Britain's Prime Minister David Cameron (L) greets his French counterpart, Manuel Valls, as he arrives at Number 10 Downing Street in London October 6, 2014. REUTERS/Andrew Winning

(Reuters) – French Prime Minister Manuel Valls rebuked the head of a major British retailer on Monday for saying his country was in decline, dismissing the comments as a cliched vision of France that the UK media loved to spread.

Britain’s Prime Minister David Cameron (L) greets his French counterpart, Manuel Valls, as he arrives at Number 10 Downing Street in London October 6, 2014. REUTERS/Andrew Winning

In a speech to lawmakers and financiers in London, Valls rejected comments by John Lewis Managing Director Andy Street who apologised last week after advising investors, in a light-hearted after-dinner talk, to pull their money out of France.

Without naming Street directly, Valls said: Let me remind this British businessman who all of a sudden had some sort of startling vision and said that France was finished.

He has presented excuses and apologised, and I would like to thank him for doing that, because he had forgotten that France was the fifth largest economy in the world and the second in Europe.

After suffering delays on the Paris-to-London Eurostar train, Street said: I have never been to a country more ill at ease … nothing works and worse, nobody cares about it.”

In remarks which he later explained were meant as tongue in cheek, he concluded: God help France.

Prime Minister Valls did ruefully concede that Parisian station Gare du Nord, which Street called the squalor pit of Europe did need to be rebuilt, but he criticised the British media, accusing them of misrepresenting French economic policy.

Everyday I read your press, I listen and I watch what is being said about France, said Valls, who had earlier met Prime Minister David Cameron.
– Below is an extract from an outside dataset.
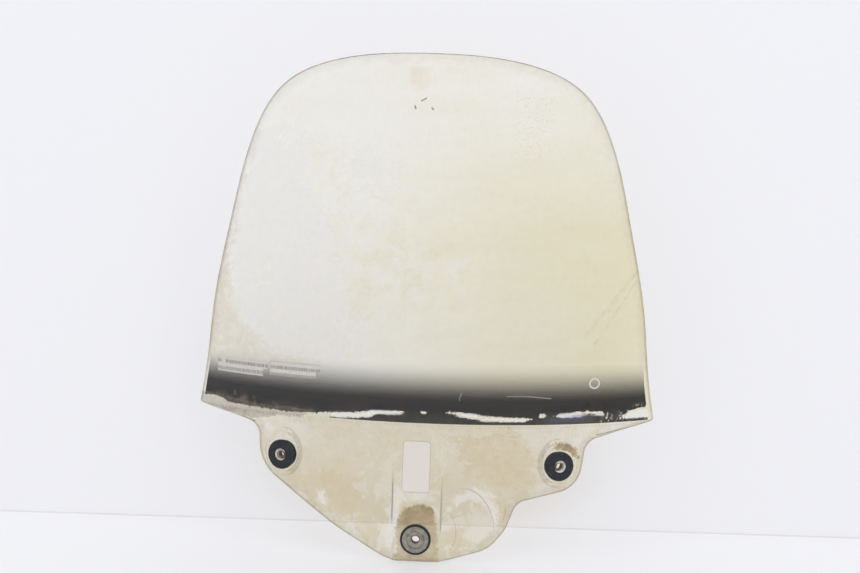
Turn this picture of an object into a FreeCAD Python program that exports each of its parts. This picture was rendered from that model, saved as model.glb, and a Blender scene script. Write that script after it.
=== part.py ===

Too often I see in some of your newspapers some bias, prejudices and attacks as well.

CARICATURE

Valls appealed to investors to ignore what he called the caricature of France as left-wing and anti-business.

There is a persistent cliché … according to which the left would be angry with business, and therefore a Socialist prime minister should not be meeting entrepreneurs, financial institutions or even worse, bankers, he said.

But nothing is more wrong … on the contrary, I believe that my role in office is to reach out to economic stakeholders.

Last week France pushed back against European Union budget rules saying it would take two years more than previously promised to bring its borrowing back within EU limits.

Euro zone officials on Monday told Reuters that France’s latest budget would be rejected by the European Commission under new rules that grant the bloc’s executive arm the power to demand changes to draft budgets.

A French presidential official later told Reuters that Paris did not expect the budget bill to be rejected.

Valls outlined his case for investment in France, saying President Francois Hollande’s government was committed to lowering taxes and attracting private business.